# Lunar Transit



## Ductapeforever (Mar 6, 2008)

Just about finished with a Moonbus for a NASA co-worker. I tweaked the interior a bit, rebuilt the antenna assembly and added cargo pallets, safety railing, etc.


----------



## JohnGuard (Jan 13, 2008)

excellent work !!!!!!!!!!!


----------



## HabuHunter32 (Aug 22, 2009)

Excellent! Love the mods you made! :thumbsup:


----------



## AJ-1701 (May 10, 2008)

Herb she looks sweet :thumbsup: Simple add ons that realy do complete the look. 

Cheers,

Alec.


----------



## John P (Sep 1, 1999)

Nifty!


----------



## teslabe (Oct 20, 2007)

As always Herb, fantastic work........:thumbsup:


----------



## Tim Nolan (Jul 9, 2008)

Nice clean build! Are you in Florida? I live about 30 minutes North of the Cape! 

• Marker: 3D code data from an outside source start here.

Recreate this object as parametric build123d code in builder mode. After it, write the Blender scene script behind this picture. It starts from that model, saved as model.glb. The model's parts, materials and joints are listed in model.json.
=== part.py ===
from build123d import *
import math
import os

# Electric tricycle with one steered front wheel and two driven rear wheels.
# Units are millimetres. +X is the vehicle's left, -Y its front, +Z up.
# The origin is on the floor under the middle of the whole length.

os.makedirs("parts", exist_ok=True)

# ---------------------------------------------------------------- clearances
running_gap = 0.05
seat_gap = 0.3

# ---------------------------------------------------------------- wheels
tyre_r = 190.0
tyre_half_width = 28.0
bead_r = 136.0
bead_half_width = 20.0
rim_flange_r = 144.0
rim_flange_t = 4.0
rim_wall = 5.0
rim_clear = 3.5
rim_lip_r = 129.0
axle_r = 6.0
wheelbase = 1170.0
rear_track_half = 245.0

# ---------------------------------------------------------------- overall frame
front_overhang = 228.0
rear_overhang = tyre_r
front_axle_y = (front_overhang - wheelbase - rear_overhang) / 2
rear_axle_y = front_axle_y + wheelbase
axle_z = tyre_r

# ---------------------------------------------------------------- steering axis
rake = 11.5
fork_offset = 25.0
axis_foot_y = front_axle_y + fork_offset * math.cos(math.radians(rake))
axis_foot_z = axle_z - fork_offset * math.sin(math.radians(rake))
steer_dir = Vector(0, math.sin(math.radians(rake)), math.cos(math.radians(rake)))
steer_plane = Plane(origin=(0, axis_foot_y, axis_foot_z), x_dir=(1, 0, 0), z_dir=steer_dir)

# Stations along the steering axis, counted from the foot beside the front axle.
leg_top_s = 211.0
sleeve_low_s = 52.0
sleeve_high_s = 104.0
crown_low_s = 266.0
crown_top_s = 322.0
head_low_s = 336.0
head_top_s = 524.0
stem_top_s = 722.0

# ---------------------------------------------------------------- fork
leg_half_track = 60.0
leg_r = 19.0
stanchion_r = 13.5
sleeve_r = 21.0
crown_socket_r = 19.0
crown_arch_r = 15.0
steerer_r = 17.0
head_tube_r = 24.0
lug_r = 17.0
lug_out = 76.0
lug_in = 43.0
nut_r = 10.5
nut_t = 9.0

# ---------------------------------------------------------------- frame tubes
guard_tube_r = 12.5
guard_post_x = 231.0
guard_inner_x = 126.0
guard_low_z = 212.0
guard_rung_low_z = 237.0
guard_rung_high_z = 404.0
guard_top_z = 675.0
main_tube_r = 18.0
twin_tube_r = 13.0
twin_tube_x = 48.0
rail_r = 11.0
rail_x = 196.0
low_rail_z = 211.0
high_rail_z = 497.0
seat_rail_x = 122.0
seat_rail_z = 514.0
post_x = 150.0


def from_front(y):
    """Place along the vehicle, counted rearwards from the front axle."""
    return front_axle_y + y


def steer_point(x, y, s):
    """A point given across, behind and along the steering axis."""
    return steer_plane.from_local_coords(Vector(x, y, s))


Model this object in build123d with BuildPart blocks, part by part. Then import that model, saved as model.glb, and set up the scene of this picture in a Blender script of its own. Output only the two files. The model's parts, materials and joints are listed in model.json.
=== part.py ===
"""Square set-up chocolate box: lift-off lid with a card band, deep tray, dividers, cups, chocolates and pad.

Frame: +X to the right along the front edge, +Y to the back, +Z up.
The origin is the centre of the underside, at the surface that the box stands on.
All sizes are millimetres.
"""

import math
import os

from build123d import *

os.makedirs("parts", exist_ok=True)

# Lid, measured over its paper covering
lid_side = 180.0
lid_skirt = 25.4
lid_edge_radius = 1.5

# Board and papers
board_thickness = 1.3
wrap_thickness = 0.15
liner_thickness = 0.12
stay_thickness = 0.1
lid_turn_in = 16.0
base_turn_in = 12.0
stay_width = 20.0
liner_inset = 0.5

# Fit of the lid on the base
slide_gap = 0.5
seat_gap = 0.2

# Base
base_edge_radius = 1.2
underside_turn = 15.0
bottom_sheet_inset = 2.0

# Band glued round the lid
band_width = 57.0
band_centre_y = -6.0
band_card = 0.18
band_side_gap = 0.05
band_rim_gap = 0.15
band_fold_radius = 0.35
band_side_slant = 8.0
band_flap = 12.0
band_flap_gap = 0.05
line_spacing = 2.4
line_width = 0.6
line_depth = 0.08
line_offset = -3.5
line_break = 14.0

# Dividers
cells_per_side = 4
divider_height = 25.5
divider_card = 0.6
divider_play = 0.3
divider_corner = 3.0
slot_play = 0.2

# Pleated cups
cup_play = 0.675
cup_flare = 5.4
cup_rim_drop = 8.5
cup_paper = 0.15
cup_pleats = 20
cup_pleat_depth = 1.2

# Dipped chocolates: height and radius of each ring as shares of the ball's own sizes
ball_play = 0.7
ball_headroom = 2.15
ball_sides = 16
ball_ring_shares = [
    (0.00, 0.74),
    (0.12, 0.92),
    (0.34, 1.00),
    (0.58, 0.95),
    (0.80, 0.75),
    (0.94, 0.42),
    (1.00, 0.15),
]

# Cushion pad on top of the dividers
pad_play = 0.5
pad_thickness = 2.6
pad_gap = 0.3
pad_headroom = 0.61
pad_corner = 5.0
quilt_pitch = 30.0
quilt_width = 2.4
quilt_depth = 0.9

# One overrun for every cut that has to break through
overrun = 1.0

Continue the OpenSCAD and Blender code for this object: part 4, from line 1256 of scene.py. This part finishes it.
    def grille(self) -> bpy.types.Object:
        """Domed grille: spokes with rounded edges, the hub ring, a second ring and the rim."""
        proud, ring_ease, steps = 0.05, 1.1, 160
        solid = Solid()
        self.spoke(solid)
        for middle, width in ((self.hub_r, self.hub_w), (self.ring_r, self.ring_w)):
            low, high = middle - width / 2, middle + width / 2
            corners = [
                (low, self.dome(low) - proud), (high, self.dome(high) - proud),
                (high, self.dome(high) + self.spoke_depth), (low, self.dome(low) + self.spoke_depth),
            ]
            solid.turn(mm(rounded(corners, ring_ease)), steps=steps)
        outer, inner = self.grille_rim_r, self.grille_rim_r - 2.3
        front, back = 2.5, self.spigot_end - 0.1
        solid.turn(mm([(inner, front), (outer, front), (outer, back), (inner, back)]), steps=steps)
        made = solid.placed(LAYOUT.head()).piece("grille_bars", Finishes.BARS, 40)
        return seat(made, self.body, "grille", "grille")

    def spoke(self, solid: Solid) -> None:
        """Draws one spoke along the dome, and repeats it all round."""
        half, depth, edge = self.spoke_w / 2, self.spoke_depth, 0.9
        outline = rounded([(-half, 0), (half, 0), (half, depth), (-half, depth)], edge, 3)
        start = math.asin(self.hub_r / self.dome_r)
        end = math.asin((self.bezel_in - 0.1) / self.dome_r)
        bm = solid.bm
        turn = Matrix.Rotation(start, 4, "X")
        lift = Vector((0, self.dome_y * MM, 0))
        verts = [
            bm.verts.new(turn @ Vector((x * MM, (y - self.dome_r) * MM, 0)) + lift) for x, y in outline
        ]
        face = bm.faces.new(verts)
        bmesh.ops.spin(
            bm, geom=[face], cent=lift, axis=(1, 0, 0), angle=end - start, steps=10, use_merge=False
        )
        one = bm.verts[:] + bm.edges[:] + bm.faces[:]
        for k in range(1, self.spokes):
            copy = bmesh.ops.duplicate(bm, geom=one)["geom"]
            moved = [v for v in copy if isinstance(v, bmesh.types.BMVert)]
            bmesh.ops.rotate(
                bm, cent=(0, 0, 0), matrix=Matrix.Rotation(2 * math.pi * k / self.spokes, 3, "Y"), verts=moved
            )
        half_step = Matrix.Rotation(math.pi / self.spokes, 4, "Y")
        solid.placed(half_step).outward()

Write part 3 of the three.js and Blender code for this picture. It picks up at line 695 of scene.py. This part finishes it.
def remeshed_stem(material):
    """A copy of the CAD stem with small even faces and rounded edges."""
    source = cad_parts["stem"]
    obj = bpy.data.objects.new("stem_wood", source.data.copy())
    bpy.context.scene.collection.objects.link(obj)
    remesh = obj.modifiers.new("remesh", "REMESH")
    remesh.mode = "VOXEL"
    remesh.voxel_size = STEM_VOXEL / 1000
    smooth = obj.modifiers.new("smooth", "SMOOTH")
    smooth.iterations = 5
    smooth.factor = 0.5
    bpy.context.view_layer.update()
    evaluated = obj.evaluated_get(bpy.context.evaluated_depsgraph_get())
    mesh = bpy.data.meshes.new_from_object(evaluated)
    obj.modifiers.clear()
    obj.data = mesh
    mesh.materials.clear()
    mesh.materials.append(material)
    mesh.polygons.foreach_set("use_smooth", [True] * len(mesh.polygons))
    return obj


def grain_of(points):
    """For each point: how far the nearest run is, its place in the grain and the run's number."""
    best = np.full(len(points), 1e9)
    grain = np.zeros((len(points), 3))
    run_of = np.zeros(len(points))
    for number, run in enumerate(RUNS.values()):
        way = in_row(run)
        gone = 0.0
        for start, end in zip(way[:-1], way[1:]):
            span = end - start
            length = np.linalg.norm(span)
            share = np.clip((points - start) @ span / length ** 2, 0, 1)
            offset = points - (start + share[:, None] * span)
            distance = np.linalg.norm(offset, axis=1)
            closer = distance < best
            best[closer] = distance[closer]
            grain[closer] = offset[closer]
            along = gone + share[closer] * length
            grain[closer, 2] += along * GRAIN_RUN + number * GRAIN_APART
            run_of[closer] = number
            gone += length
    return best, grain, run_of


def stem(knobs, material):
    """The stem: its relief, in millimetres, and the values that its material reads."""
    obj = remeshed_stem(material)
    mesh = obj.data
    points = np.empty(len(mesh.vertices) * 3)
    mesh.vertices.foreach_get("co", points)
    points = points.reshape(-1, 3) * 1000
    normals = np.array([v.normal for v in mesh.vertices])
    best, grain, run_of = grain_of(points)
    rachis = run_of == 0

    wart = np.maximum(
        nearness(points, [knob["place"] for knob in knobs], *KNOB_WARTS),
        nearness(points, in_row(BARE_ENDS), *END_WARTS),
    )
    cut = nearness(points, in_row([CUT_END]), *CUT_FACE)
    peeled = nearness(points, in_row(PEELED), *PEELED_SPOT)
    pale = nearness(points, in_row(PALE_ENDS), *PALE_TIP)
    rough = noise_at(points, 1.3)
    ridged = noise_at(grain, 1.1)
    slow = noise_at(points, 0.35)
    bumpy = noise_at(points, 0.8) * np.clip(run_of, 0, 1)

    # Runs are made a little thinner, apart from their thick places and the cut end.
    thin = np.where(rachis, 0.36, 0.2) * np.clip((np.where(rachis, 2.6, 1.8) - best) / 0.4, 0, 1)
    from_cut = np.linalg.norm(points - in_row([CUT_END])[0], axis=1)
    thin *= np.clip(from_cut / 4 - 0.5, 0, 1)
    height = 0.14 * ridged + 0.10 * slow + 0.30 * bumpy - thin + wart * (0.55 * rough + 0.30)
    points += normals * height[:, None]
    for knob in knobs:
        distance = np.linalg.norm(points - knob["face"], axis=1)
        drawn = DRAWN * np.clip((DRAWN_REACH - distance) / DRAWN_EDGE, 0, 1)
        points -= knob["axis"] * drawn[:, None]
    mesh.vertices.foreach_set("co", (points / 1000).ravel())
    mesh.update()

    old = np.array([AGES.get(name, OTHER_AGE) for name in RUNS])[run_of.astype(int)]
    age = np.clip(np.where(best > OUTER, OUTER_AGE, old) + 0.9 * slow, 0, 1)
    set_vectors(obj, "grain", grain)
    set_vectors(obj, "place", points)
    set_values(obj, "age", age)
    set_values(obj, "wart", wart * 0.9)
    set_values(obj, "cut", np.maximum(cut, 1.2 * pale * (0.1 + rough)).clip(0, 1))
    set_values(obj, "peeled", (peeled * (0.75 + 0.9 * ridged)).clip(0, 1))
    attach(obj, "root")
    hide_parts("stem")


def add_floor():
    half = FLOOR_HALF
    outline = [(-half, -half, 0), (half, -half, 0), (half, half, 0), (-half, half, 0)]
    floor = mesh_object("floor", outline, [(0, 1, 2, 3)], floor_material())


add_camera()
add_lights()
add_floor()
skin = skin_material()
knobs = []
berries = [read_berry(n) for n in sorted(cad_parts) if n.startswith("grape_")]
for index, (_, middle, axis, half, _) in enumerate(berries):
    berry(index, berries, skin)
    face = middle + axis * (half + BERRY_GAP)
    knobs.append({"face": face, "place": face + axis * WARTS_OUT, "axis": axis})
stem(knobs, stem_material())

I gotta' order one of these kits!


----------



## Ductapeforever (Mar 6, 2008)

Washington State Tim, I retired here. The Moonbus is for a very good friend at JPL in Pasadena.


----------



## Seaview (Feb 18, 2004)

It actually looks FUNCTIONAL!


----------



## Ductapeforever (Mar 6, 2008)

Taking a little liberty with some discarded markings, added new engine bells. Next I need to add straps from the overhead risers, seatbelts, and a bit more touchup painting, cargo, netting,tiedowns , cabin clutter and I think I'll be just about done.


----------



## Moonman27 (Aug 26, 2008)

Hey Ductape, excellent work on the Moonbus! Nice roll bars. Do you mind if I ask where you got your Nasa meatball decals?? Also, do you know where I could get a few small JPL logo (red letters)?? I really need some for a project I am working on. That astronaut figure looks kool!:thumbsup:


----------



## Ductapeforever (Mar 6, 2008)

Meatballs came from an F-104 Starfighter sheet, as for the JPL logo, let me look around a bit I might have a .pdf file of it.


----------



## Moonman27 (Aug 26, 2008)

Thank you Mr.Tape! I have need of a JPL decal about 1/2" to 3/4" in size. I will appreciate the help. I remember a blue/white version of the starfighter hanging in the Air and Space museum in D.C.. It had Nasa meatballs on it. I think there was a kit of it somewhere,but forgot who makes it.


----------



## Ductapeforever (Mar 6, 2008)

Interior is done. Even a through the cockpit window shot.


----------



## miniature sun (May 1, 2005)

Hasegawa did a 1/72 NASA F-104 about 10 to 15 years ago.


----------



## Paulbo (Sep 16, 2004)

A fun interpretation! Good stuff.


----------



## Captain Han Solo (Apr 5, 2002)

*YEAH MAN!!!!:thumbsup:Loooooooking Gooooood*


----------



## SJF (Dec 3, 1999)

Love it. Very nice job! 

Sean


----------



## xsavoie (Jun 29, 1999)

Those modifications make plenty of sense,depending for what reason you would use the Moonbus.Fantastic initiative.I bet you're happy the Moonbus was manufactured again in order to attempt these modifications.I imagine someone would be rather hesitant to do the same to an original Aurora Moonbus at $500.00 a pop or more.:thumbsup:


----------



## fluke (Feb 27, 2001)

What they all said! *EXCELLENT!* :thumbsup: Very original and thoughtful.


----------



## scooke123 (Apr 11, 2008)

Nice! Looks like it could really be an actual NASA vehicle.
Steve


----------



## Richard Baker (Aug 8, 2006)

I like the changes you made- it looks more current-world-functional than stylized deco...

.


----------



## hedorah59 (Nov 24, 2008)

Very nice build, Dtf! :thumbsup:


----------